> **Problem to work on**: Copy out all of the material exactly as presented.

** BEGIN **

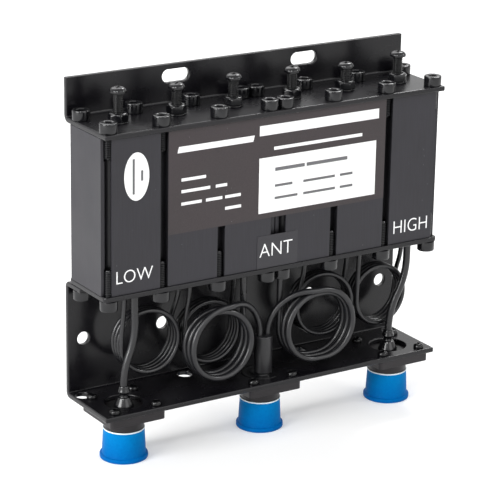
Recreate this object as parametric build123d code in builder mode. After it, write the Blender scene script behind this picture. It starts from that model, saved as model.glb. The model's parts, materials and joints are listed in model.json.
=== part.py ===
from build123d import *
from collections import namedtuple
import math
import os

# Six-cavity mobile duplexer. Millimetres, +X along its width, +Y to the back, +Z up.
# It stands on its three capped connectors. The origin is on that surface, under the middle.

os.makedirs("parts", exist_ok=True)

# Overall sheet sizes
width = 155.0
depth = 32.5
sheet = 2.0
top_bend_inner = 2.0
low_bend_inner = 1.0
edge_break = 0.25

# Clearances
running = 0.05
thread_play = 0.03
seat_gap = 0.3

# Levels, from the standing surface upwards
cap_floor = 1.0
barrel_length = 16.2
port_flange_t = 3.2
bay_height = 46.3
body_height = 61.4
flange_rise = 15.3
barrel_end = cap_floor + seat_gap
port_flange_bottom = barrel_end + barrel_length
shelf_bottom = port_flange_bottom + port_flange_t
shelf_top = shelf_bottom + sheet
bay_top = shelf_top + bay_height
body_bottom = bay_top + sheet
body_top = body_bottom + body_height
plate_top = body_top + sheet
front_y = -depth / 2
back_y = depth / 2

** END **

> **Correct output**:
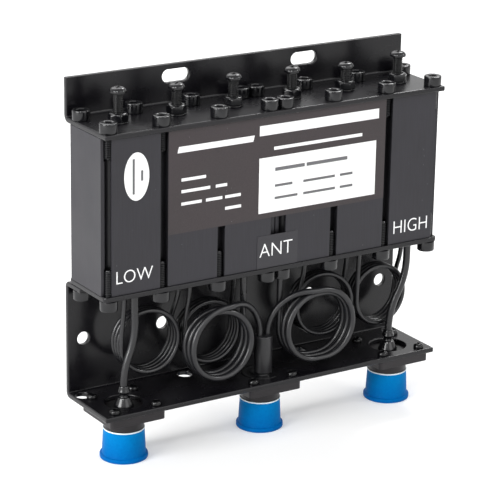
Recreate this object as parametric build123d code in builder mode. After it, write the Blender scene script behind this picture. It starts from that model, saved as model.glb. The model's parts, materials and joints are listed in model.json.
=== part.py ===
from build123d import *
from collections import namedtuple
import math
import os

# Six-cavity mobile duplexer. Millimetres, +X along its width, +Y to the back, +Z up.
# It stands on its three capped connectors. The origin is on that surface, under the middle.

os.makedirs("parts", exist_ok=True)

# Overall sheet sizes
width = 155.0
depth = 32.5
sheet = 2.0
top_bend_inner = 2.0
low_bend_inner = 1.0
edge_break = 0.25

# Clearances
running = 0.05
thread_play = 0.03
seat_gap = 0.3

# Levels, from the standing surface upwards
cap_floor = 1.0
barrel_length = 16.2
port_flange_t = 3.2
bay_height = 46.3
body_height = 61.4
flange_rise = 15.3
barrel_end = cap_floor + seat_gap
port_flange_bottom = barrel_end + barrel_length
shelf_bottom = port_flange_bottom + port_flange_t
shelf_top = shelf_bottom + sheet
bay_top = shelf_top + bay_height
body_bottom = bay_top + sheet
body_top = body_bottom + body_height
plate_top = body_top + sheet
front_y = -depth / 2
back_y = depth / 2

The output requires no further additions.